La settimana di preghiera per l’unità dei cristiani è segnata da due appuntamenti di enorme rilievo. Il primo già martedì 17 gennaio, quando il card. Angelo Scola entra (ed è un evento storico) nella Sinagoga di Milano, in occasione della giornata per il dialogo ebraico-cristiano.
L’arcivescovo richiama un’ardita domanda teologica di Hans Urs von Balthasar: “«Una delle questioni più difficili alla quale forse solo Dio è in grado di rispondere correttamente è quella dello “scisma” originario dell’unico popolo di Dio (poiché non si possono dare due popoli di Dio), provocato da Cristo stesso: Lui ne è responsabile, la Chiesa non dovrebbe far finta di conoscere la soluzione e di poterlo risolvere»”. Gli Ebrei e l’Ecclesia ex gentibusappartengono ad un unico popolo di Dio, diviso dal riconoscimento, o meno, del Messia inviato dal Padre. La soluzione della frattura è demandata allo stesso mistero di Dio ed in questo modo è sottratta alle premure degli uomini, specialmente quelle dettate da pulsioni antisemite ancora serpeggianti i alcuni ambienti.

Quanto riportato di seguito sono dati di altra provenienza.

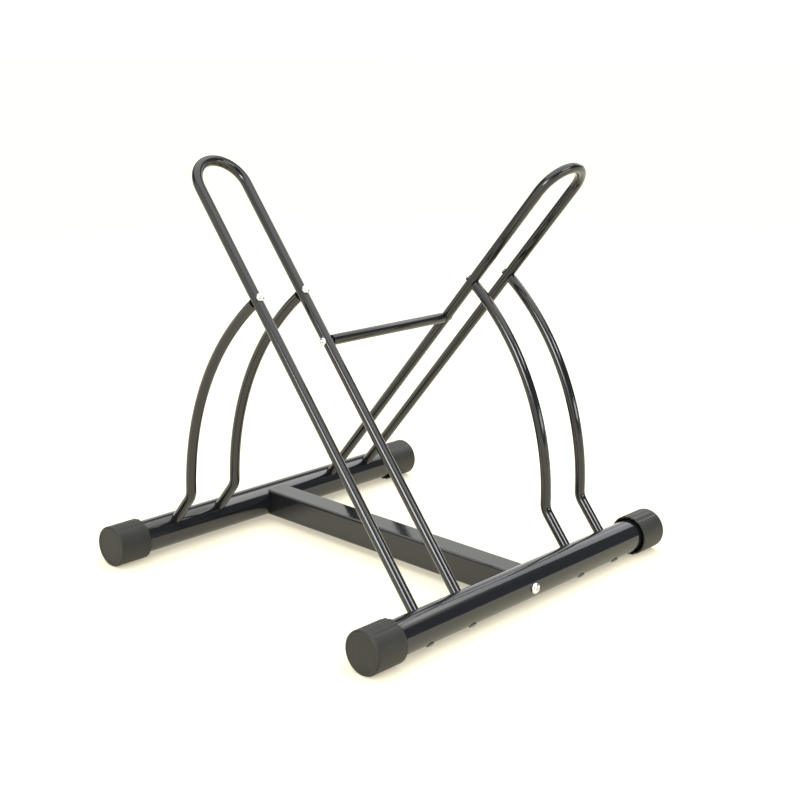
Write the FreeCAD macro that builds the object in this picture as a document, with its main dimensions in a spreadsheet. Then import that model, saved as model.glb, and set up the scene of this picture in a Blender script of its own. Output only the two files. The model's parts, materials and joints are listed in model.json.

Ebrei e cattolici, affidando il passato alla misericordia di Dio, possono comunque collaborare nel presente. “Nella nostra Milano, metropoli plurale, la comunità ebraica e quelle cristiane sono, a mio avviso, chiamate ad un compito profetico. Quello di essere un terreno fecondo in cui possa mettere radici e svilupparsi l’incontro e il confronto tra i membri di tutte le religioni”, poiché “il Dio di Abramo è un Dio che si è esposto compromettendosi con la storia”.
La solidarietà tra antico e “nuovo Israello” vale specialmente all’interno del nuovo, diviso dai macro-scismi del 1054 e del 1517. E’ considerevole che siano i protestanti per primi a desiderare che il 500° anniversario della Prima Rivoluzione sia l’incarnazione dell’auspicio di S. Paolo nella II Lettera ai Corinzi: “L’amore di Cristo ci spinge verso la riconciliazione” (5, 14-20).
E’ quanto sottolinea anche il card. Scola aprendo la settimana di preghiera per l’unità dei cristiani nel tempio protestante di Milano, la sera dopo la visita alla sinagoga. “L’amore di Cristo ci spinge. Queste parole dell’Apostolo, riprese con forza da papa Francesco in Evangelii Gaudium, danno ragione compiuta del nostro convenire questa sera in preghiera. (…) Vogliamo confessare questo amore universale a partire dal riconoscimento del nostro peccato personale e di quello legato alle divisioni che ancora ci accompagnano, in parte, nel nostro tempo. Questo ci rende profondamente realisti di fronte alla storia. Abbiamo costruito muri tra di noi e tra i cristiani e gli uomini”, come hanno riconosciuto giusto in questi giorni gli anglicani pensando alle decapitazioni comminate da Enrico VIII.
La via per riconoscersi fratelli è, anche qui, fare qualcosa di concreto assieme per il bene della città plurale. “Le nostre Comunità, con la loro testimonianza, sono lo spazio umano dell’azione riconciliatrice di Dio. Per essere fedeli a questo compito, le nostre Chiese sono chiamate a vivere in stato di continua riforma, di permanente uscita da sé, con lo sguardo fisso al Redentore e ai bisogni dei nostri fratelli uomini”. Le distinzioni dottrinali rimangono e l’arcivescovo schiva sia la Scilla di chi le ignora che le Cariddi di chi vorrebbe annacquare i punti fermi cattolici, ma addita la carità concreta come metodo puramente evangelico di riavvicinamento alla Verità.